= Nihon Ryōiki =

Heian period setsuwa collection

The (日本霊異記, Nihon Ryōiki) is an early Heian period setsuwa collection. Written by Kyōkai between 787 and 824, it is Japan's oldest collection of Buddhist setsuwa. It is three volumes in length.

==Title==
Commonly abbreviated as Nihon Ryōiki, which means "Record of Miraculous Events in Japan," the full title is Nihonkoku Genpō Zen'aku Ryōiki (日本国現報善悪霊異記). It may also be read as Nihon Reiiki. The book has been translated into English under the title Miraculous Stories from the Japanese Buddhist Tradition, but this does not represent a literal translation of the Japanese title.

==Contents==
The work is composed of three parts contained within three volumes. Each volume begins with a preface, and the final volume contains an epilogue. There are a total of 116 tales all dealing with Buddhist elements.
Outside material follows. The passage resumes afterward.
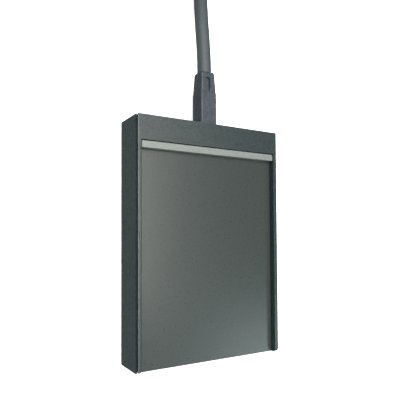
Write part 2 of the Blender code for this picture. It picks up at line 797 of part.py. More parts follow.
def make_tie():
    """The fabric tie, sunk into the bundle until its outside is level with the turns."""
    return tie_band("coil_tie", TIE_T, TIE_T, TIE_WIDTH)


# ---- USB plug -----------------------------------------------------------------------------------


def plug_box(name, start, end, half_width, low, high, finish, edge=0.0, segments=2):
    """A block on the plug, from start to end behind its cable entry, towards -X."""
    return box(
        name,
        (PLUG_X - end, PLUG_Y - half_width, PLUG_Z + low),
        (PLUG_X - start, PLUG_Y + half_width, PLUG_Z + high),
        finish,
        edge,
        segments,
    )


def make_plug():
    grip_end = NECK_L + GRIP[0]
    half_h = GRIP[2] / 2
    grip = plug_box("usb_plug_grip", NECK_L, grip_end, GRIP[1] / 2, -half_h, half_h, rubber, 0.0012, 3)
    neck = cylinder("grip_neck", (0.0, 0.0), NECK_R, -NECK_L - OVER, 0.0, rubber, 20, NECK_MOUTH_R)
    neck.rotation_euler = (0.0, math.pi / 2, 0.0)
    neck.location = (PLUG_X - (NECK_L + OVER) / 2, PLUG_Y, PLUG_Z)
    join(grip, neck)
    start = grip_end + GAP
    end = start + SHELL[0]
    half_w, half_h = SHELL[1] / 2, SHELL[2] / 2
    shell = plug_box("usb_plug_shell", start, end, half_w, -half_h, half_h, steel, 0.0003)
    inside_w, inside_h = half_w - SHELL_WALL, half_h - SHELL_WALL
    web_end = start + SHELL_WEB
    cut(shell, plug_box("shell_mouth", web_end, end + OVER, inside_w, -inside_h, inside_h, steel))
    half = WINDOW_SIDE / 2
    for side in (-1, 1):
        middle = (PLUG_X - start - WINDOW_AT[0], PLUG_Y + side * WINDOW_AT[1])
        low = (middle[0] - half, middle[1] - half, PLUG_Z - half_h - OVER)
        high = (middle[0] + half, middle[1] + half, PLUG_Z + half_h + OVER)
        cut(shell, box(f"shell_window_{side}", low, high, steel))
    tongue = (web_end + GAP, end - 0.0008, inside_w - GAP, GAP - inside_h, GAP - inside_h + TONGUE_T)
    plug_box("usb_plug_tongue", *tongue, nylon)
    contact_low = PLUG_Z + tongue[4] + GAP
    half = CONTACT[1] / 2
    for number, offset in enumerate(CONTACT_AT, 1):
        low = (PLUG_X - end + 0.0022, PLUG_Y + offset - half, contact_low)
        high = (low[0] + CONTACT[0], PLUG_Y + offset + half, contact_low + CONTACT[2])
        box(f"usb_contact_{number}", low, high, gold)


# ---- The model ----------------------------------------------------------------------------------

clear_scene()
parts = new_collection("rfid_card_reader")
cutters = new_collection("cutters")
cutters.hide_render = True
reader = bpy.data.objects.new("reader", None)
parts.objects.link(reader)

shell_plastic = material("shell plastic", (0.075, 0.083, 0.083), 0.55)
plate_plastic = material("plate plastic", (0.085, 0.092, 0.090), 0.38)
guide_plastic = material("frosted light guide", (0.55, 0.57, 0.55), 0.45)
rubber = material("black rubber", (0.035, 0.040, 0.045), 0.65)
jacket = material("cable jacket", (0.045, 0.050, 0.053), 0.50)
steel = material("plated steel", (0.62, 0.62, 0.60), 0.30, 1.0)
aluminium = material("aluminium can", (0.70, 0.70, 0.70), 0.35, 1.0)
copper = material("enamelled copper", (0.55, 0.24, 0.10), 0.35, 1.0)
gold = material("gold plating", (0.83, 0.62, 0.25), 0.30, 1.0)
board_green = material("solder mask", (0.02, 0.16, 0.07), 0.40)
chip_black = material("chip epoxy", (0.02, 0.02, 0.02), 0.50)
ferrite = material("ferrite", (0.05, 0.05, 0.05), 0.70)
capacitor_tan = material("ceramic", (0.45, 0.33, 0.20), 0.50)
led_white = material("LED package", (0.80, 0.80, 0.76), 0.40)
nylon = material("white nylon", (0.75, 0.73, 0.68), 0.50)
label_film = material("label film", (0.60, 0.60, 0.58), 0.45)
tie_fabric = material("tie", (0.03, 0.03, 0.03), 0.80)
wire_red = material("red insulation", (0.50, 0.03, 0.02), 0.50)
wire_white = material("white insulation", (0.75, 0.75, 0.72), 0.50)
wire_green = material("green insulation", (0.03, 0.30, 0.08), 0.50)
wire_black = material("black insulation", (0.02, 0.02, 0.02), 0.50)

make_top_cover()
make_rear_housing()
make_card_plate()
make_light_guide()
make_feet()
make_screws()
make_label()
make_board()
make_components()
make_antenna()
make_connector()
make_strain_relief()
make_cable()
make_tie()
make_plug()
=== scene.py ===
"""The looks of a desktop RFID card reader: its case, card tray, strain relief and USB cable.

The frame is the CAD model's: +Z out of the reader's face, +Y towards the cable, in metres. The
reader lies face up on a pale floor, and the camera looks down on it from its left.
"""

import json
import math

import bmesh
import bpy
from mathutils import Matrix, Vector


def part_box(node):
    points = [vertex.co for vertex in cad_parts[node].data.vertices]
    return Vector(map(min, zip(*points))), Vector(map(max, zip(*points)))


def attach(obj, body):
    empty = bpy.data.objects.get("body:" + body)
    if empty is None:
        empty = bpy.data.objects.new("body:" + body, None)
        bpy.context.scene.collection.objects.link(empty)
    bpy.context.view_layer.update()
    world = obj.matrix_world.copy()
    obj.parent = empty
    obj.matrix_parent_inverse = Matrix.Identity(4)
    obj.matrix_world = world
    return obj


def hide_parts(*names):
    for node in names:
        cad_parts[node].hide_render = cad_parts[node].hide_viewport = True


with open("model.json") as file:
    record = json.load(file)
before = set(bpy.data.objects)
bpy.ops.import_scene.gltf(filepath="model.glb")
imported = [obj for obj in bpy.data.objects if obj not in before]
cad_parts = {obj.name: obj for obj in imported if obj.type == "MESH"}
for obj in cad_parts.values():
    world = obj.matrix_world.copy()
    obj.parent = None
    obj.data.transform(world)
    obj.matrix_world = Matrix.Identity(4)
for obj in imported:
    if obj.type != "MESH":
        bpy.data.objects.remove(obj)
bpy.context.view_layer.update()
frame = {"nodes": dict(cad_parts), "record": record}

# ---- Places read from the frame -----------------------------------------------------------------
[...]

There are also a total of nine poems.

==Manuscripts==
There are five existing manuscripts, two of which are designated National Treasures:

- Kōfuku-ji, 904 (National Treasure)
- Maeda estate, 1236
- Raigō-in, late Heian period (National Treasure)
- Sanmai-in, 1214
- Shinpuku-ji, Kamakura period

All manuscripts are incomplete. The full text must be reconstructed from the multiple sources, and this was only possible after the Raigō-in manuscript was discovered in 1973.

==Linguistics==
The text contains a number of words in man'yōgana, an archaic orthography that may be used to express Jōdai Tokushu Kanazukai. While it is an Early Middle Japanese text, it is early enough to still preserve the distinction between ko_{1}, ko_{2} and pe_{1}, pe_{2} prior to their merges.